### TASK STATEMENT
Gather all lines with the word "update" in them.

### DATA SUPPLIED
● ● ●

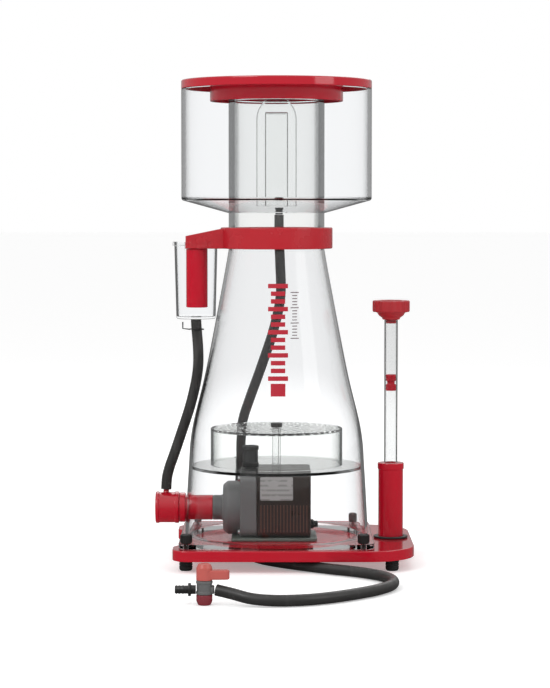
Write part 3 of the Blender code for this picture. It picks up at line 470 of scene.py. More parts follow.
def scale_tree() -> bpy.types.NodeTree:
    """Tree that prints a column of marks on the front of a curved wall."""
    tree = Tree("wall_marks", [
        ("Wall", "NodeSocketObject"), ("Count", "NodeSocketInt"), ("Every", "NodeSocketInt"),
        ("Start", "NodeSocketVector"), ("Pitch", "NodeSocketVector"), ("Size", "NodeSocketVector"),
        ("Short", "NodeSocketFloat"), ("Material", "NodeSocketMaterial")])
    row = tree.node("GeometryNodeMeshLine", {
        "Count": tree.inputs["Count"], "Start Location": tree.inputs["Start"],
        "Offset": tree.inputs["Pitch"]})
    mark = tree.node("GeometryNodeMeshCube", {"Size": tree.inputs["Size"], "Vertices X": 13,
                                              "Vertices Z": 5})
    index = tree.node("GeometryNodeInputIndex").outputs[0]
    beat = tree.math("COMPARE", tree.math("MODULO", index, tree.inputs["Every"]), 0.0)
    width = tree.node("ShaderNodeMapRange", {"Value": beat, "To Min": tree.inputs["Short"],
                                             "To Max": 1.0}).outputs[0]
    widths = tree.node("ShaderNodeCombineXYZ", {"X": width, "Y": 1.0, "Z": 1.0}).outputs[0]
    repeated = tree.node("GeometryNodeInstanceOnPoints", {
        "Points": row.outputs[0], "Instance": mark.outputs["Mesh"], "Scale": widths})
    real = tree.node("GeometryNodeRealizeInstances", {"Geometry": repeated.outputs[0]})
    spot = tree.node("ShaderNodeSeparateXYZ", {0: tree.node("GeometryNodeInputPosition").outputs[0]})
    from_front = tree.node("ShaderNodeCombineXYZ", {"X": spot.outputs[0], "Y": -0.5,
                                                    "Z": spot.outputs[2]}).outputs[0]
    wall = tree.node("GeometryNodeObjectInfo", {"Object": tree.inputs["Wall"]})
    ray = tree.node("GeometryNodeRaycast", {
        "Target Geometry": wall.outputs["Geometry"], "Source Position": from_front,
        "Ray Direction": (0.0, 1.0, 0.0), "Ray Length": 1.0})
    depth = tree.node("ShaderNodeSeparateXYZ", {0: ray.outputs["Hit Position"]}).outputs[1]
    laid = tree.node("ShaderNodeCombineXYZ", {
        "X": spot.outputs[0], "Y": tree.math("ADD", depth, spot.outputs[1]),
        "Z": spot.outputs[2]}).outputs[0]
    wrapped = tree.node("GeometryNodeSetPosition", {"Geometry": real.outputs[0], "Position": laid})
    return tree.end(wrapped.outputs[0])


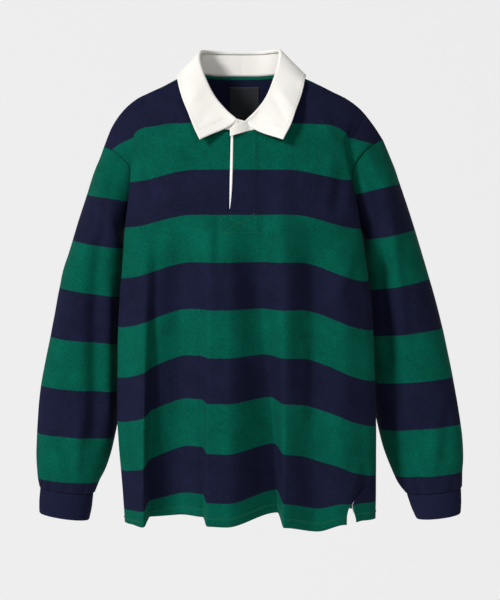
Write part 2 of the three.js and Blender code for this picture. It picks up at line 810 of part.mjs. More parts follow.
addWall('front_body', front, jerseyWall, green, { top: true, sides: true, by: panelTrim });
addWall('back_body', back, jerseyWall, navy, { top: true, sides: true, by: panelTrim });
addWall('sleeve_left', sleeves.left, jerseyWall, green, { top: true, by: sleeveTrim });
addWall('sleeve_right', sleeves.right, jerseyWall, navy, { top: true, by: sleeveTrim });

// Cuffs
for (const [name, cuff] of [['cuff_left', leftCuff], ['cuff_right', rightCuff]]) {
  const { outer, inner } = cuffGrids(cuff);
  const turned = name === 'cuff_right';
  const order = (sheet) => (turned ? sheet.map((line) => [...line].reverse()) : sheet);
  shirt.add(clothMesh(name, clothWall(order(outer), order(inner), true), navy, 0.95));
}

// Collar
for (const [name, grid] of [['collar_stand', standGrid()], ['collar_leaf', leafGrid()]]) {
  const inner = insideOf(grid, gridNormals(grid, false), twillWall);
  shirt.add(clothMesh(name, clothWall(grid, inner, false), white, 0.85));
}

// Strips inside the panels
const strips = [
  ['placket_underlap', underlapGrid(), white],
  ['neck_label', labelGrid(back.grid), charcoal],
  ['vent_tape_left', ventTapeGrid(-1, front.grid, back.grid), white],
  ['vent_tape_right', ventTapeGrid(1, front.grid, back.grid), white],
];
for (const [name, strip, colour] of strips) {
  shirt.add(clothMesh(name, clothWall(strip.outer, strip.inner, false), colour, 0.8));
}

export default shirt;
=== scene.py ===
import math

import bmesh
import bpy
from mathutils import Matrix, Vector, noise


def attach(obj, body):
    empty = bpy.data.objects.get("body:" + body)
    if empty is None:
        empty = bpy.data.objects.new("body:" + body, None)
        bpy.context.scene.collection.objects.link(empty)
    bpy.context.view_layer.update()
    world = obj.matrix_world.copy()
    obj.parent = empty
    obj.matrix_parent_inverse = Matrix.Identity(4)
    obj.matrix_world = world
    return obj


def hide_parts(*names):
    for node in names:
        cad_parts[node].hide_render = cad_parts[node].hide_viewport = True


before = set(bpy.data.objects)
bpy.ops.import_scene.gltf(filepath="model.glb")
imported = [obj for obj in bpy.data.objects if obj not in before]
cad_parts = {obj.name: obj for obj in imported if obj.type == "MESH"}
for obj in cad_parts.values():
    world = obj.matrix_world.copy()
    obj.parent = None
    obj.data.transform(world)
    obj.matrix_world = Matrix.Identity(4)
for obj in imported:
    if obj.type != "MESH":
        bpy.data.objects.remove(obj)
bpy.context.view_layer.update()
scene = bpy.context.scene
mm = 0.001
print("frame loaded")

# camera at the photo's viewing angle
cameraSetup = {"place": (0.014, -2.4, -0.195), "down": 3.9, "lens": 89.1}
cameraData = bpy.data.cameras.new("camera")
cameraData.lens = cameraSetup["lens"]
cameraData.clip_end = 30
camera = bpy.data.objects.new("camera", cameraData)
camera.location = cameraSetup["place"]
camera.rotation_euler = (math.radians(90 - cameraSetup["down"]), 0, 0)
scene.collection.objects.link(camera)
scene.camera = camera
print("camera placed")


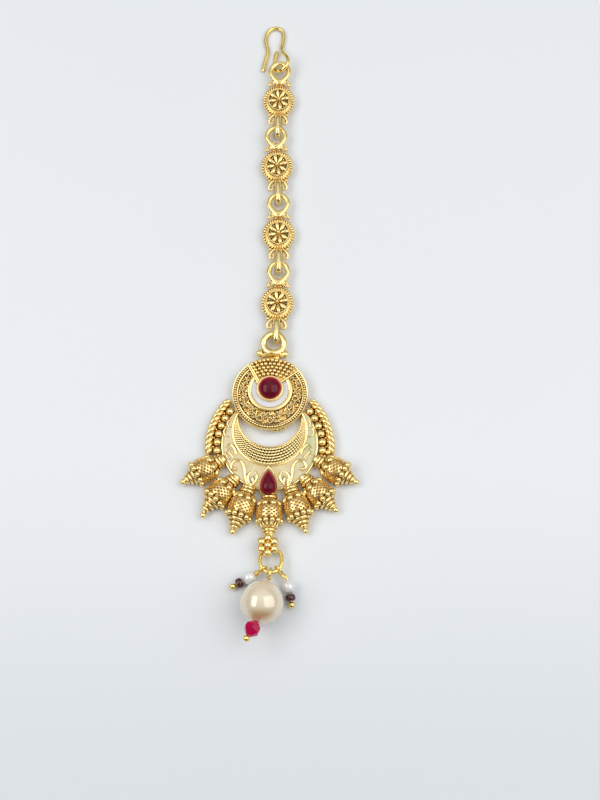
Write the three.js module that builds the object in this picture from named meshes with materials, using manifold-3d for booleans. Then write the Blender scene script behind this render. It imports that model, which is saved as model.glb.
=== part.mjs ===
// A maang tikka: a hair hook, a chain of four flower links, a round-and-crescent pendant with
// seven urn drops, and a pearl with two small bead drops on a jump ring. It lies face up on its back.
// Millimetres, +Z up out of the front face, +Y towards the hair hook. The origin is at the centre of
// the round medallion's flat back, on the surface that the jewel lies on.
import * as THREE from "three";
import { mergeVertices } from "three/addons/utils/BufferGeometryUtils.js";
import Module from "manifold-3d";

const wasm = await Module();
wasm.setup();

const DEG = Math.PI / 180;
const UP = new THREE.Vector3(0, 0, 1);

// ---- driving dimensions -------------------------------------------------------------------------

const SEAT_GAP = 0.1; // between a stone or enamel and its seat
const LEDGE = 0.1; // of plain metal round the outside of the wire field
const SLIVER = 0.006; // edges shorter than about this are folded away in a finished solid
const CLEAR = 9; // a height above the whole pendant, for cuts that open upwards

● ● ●

### SOLUTION TO THIS PROBLEM
    bpy.context.view_layer.update()
bpy.context.view_layer.update()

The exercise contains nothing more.